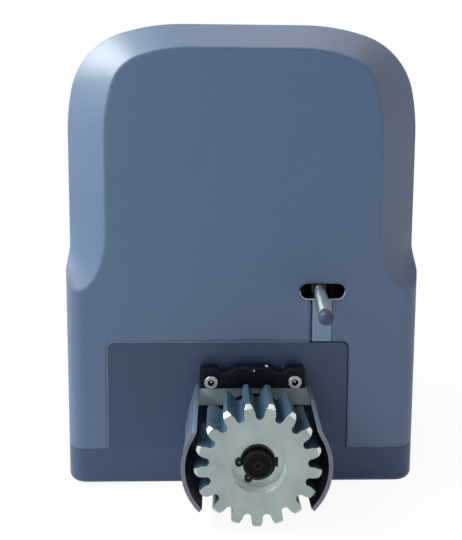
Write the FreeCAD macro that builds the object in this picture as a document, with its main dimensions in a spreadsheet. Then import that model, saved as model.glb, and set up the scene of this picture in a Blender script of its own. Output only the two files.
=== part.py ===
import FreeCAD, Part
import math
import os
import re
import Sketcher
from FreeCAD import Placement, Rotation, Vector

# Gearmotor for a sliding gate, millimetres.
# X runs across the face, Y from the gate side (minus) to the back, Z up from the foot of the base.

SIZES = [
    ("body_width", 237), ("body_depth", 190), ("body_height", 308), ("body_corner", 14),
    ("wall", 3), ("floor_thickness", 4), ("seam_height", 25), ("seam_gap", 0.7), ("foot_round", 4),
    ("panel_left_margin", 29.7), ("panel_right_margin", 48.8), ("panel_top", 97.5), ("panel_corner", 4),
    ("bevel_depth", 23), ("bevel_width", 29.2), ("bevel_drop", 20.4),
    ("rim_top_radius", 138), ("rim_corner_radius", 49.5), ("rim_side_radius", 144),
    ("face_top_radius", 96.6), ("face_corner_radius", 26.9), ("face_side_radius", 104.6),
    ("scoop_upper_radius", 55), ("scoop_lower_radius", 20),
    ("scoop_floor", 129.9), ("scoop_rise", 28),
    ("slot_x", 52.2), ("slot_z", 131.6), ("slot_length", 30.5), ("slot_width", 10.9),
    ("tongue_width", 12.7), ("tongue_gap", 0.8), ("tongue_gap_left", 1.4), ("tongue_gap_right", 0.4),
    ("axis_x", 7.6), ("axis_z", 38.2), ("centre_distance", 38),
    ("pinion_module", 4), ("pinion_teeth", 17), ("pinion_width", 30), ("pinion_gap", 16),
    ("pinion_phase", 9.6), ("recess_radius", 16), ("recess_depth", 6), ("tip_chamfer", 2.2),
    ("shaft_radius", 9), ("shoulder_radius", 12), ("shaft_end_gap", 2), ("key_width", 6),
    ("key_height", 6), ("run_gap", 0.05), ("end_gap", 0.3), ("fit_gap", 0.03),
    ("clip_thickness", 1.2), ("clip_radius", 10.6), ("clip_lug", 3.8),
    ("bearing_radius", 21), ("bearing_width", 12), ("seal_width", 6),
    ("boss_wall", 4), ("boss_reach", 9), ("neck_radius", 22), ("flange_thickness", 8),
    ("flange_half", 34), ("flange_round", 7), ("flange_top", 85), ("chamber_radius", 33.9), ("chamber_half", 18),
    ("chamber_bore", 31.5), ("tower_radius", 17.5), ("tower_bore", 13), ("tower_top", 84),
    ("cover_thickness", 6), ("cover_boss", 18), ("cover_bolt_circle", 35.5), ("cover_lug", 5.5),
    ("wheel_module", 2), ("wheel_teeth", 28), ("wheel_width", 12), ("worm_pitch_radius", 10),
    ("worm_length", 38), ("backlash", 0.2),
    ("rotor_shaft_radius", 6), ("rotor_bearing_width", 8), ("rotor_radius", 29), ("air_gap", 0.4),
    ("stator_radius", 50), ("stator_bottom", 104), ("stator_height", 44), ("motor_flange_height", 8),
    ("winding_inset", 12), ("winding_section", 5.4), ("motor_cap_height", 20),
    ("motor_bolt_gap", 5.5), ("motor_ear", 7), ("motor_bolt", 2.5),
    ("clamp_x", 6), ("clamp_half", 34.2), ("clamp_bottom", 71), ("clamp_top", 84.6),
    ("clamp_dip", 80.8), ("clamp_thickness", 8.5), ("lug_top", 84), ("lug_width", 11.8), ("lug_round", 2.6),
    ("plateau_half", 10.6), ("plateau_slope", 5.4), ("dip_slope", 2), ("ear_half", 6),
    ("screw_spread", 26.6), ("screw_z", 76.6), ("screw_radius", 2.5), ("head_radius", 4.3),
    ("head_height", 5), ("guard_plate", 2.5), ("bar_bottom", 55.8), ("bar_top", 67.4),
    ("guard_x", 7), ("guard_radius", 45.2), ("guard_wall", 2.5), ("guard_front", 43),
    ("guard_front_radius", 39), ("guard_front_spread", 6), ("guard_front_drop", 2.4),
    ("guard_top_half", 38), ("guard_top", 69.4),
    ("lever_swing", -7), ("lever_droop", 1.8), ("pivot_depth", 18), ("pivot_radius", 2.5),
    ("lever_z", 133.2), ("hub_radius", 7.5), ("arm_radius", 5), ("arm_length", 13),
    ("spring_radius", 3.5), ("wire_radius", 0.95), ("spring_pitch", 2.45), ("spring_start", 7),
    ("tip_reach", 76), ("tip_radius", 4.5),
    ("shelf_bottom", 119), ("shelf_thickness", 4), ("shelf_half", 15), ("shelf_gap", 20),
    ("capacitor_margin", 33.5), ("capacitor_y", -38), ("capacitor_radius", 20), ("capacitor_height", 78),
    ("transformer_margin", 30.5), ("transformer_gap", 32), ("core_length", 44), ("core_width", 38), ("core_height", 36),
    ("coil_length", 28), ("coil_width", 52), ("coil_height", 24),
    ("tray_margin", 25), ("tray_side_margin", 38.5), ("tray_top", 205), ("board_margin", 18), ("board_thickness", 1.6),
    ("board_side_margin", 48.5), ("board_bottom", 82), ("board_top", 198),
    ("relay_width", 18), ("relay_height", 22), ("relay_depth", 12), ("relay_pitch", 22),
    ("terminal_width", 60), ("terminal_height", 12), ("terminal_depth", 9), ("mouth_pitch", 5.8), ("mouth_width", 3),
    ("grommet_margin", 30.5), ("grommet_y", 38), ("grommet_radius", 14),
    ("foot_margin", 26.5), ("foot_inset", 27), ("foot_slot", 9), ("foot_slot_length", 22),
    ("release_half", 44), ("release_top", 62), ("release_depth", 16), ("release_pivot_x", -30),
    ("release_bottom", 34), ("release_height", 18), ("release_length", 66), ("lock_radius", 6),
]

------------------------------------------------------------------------

• [DIRECTIONS FOR THIS TASK]: Every line of the data above should be reproduced word for word.

• [REPLY TO THE TASK]:
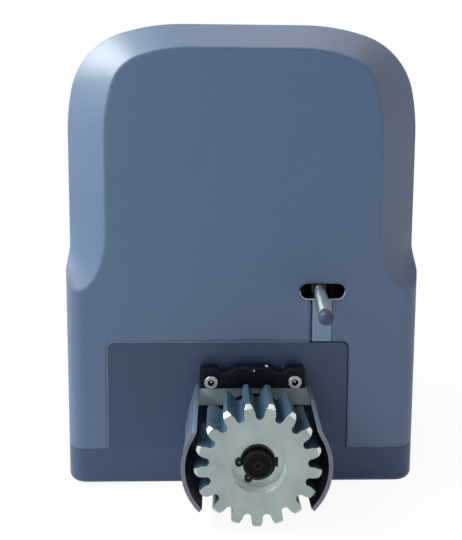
Write the FreeCAD macro that builds the object in this picture as a document, with its main dimensions in a spreadsheet. Then import that model, saved as model.glb, and set up the scene of this picture in a Blender script of its own. Output only the two files.
=== part.py ===
import FreeCAD, Part
import math
import os
import re
import Sketcher
from FreeCAD import Placement, Rotation, Vector

# Gearmotor for a sliding gate, millimetres.
# X runs across the face, Y from the gate side (minus) to the back, Z up from the foot of the base.

SIZES = [
    ("body_width", 237), ("body_depth", 190), ("body_height", 308), ("body_corner", 14),
    ("wall", 3), ("floor_thickness", 4), ("seam_height", 25), ("seam_gap", 0.7), ("foot_round", 4),
    ("panel_left_margin", 29.7), ("panel_right_margin", 48.8), ("panel_top", 97.5), ("panel_corner", 4),
    ("bevel_depth", 23), ("bevel_width", 29.2), ("bevel_drop", 20.4),
    ("rim_top_radius", 138), ("rim_corner_radius", 49.5), ("rim_side_radius", 144),
    ("face_top_radius", 96.6), ("face_corner_radius", 26.9), ("face_side_radius", 104.6),
    ("scoop_upper_radius", 55), ("scoop_lower_radius", 20),
    ("scoop_floor", 129.9), ("scoop_rise", 28),
    ("slot_x", 52.2), ("slot_z", 131.6), ("slot_length", 30.5), ("slot_width", 10.9),
    ("tongue_width", 12.7), ("tongue_gap", 0.8), ("tongue_gap_left", 1.4), ("tongue_gap_right", 0.4),
    ("axis_x", 7.6), ("axis_z", 38.2), ("centre_distance", 38),
    ("pinion_module", 4), ("pinion_teeth", 17), ("pinion_width", 30), ("pinion_gap", 16),
    ("pinion_phase", 9.6), ("recess_radius", 16), ("recess_depth", 6), ("tip_chamfer", 2.2),
    ("shaft_radius", 9), ("shoulder_radius", 12), ("shaft_end_gap", 2), ("key_width", 6),
    ("key_height", 6), ("run_gap", 0.05), ("end_gap", 0.3), ("fit_gap", 0.03),
    ("clip_thickness", 1.2), ("clip_radius", 10.6), ("clip_lug", 3.8),
    ("bearing_radius", 21), ("bearing_width", 12), ("seal_width", 6),
    ("boss_wall", 4), ("boss_reach", 9), ("neck_radius", 22), ("flange_thickness", 8),
    ("flange_half", 34), ("flange_round", 7), ("flange_top", 85), ("chamber_radius", 33.9), ("chamber_half", 18),
    ("chamber_bore", 31.5), ("tower_radius", 17.5), ("tower_bore", 13), ("tower_top", 84),
    ("cover_thickness", 6), ("cover_boss", 18), ("cover_bolt_circle", 35.5), ("cover_lug", 5.5),
    ("wheel_module", 2), ("wheel_teeth", 28), ("wheel_width", 12), ("worm_pitch_radius", 10),
    ("worm_length", 38), ("backlash", 0.2),
    ("rotor_shaft_radius", 6), ("rotor_bearing_width", 8), ("rotor_radius", 29), ("air_gap", 0.4),
    ("stator_radius", 50), ("stator_bottom", 104), ("stator_height", 44), ("motor_flange_height", 8),
    ("winding_inset", 12), ("winding_section", 5.4), ("motor_cap_height", 20),
    ("motor_bolt_gap", 5.5), ("motor_ear", 7), ("motor_bolt", 2.5),
    ("clamp_x", 6), ("clamp_half", 34.2), ("clamp_bottom", 71), ("clamp_top", 84.6),
    ("clamp_dip", 80.8), ("clamp_thickness", 8.5), ("lug_top", 84), ("lug_width", 11.8), ("lug_round", 2.6),
    ("plateau_half", 10.6), ("plateau_slope", 5.4), ("dip_slope", 2), ("ear_half", 6),
    ("screw_spread", 26.6), ("screw_z", 76.6), ("screw_radius", 2.5), ("head_radius", 4.3),
    ("head_height", 5), ("guard_plate", 2.5), ("bar_bottom", 55.8), ("bar_top", 67.4),
    ("guard_x", 7), ("guard_radius", 45.2), ("guard_wall", 2.5), ("guard_front", 43),
    ("guard_front_radius", 39), ("guard_front_spread", 6), ("guard_front_drop", 2.4),
    ("guard_top_half", 38), ("guard_top", 69.4),
    ("lever_swing", -7), ("lever_droop", 1.8), ("pivot_depth", 18), ("pivot_radius", 2.5),
    ("lever_z", 133.2), ("hub_radius", 7.5), ("arm_radius", 5), ("arm_length", 13),
    ("spring_radius", 3.5), ("wire_radius", 0.95), ("spring_pitch", 2.45), ("spring_start", 7),
    ("tip_reach", 76), ("tip_radius", 4.5),
    ("shelf_bottom", 119), ("shelf_thickness", 4), ("shelf_half", 15), ("shelf_gap", 20),
    ("capacitor_margin", 33.5), ("capacitor_y", -38), ("capacitor_radius", 20), ("capacitor_height", 78),
    ("transformer_margin", 30.5), ("transformer_gap", 32), ("core_length", 44), ("core_width", 38), ("core_height", 36),
    ("coil_length", 28), ("coil_width", 52), ("coil_height", 24),
    ("tray_margin", 25), ("tray_side_margin", 38.5), ("tray_top", 205), ("board_margin", 18), ("board_thickness", 1.6),
    ("board_side_margin", 48.5), ("board_bottom", 82), ("board_top", 198),
    ("relay_width", 18), ("relay_height", 22), ("relay_depth", 12), ("relay_pitch", 22),
    ("terminal_width", 60), ("terminal_height", 12), ("terminal_depth", 9), ("mouth_pitch", 5.8), ("mouth_width", 3),
    ("grommet_margin", 30.5), ("grommet_y", 38), ("grommet_radius", 14),
    ("foot_margin", 26.5), ("foot_inset", 27), ("foot_slot", 9), ("foot_slot_length", 22),
    ("release_half", 44), ("release_top", 62), ("release_depth", 16), ("release_pivot_x", -30),
    ("release_bottom", 34), ("release_height", 18), ("release_length", 66), ("lock_radius", 6),
]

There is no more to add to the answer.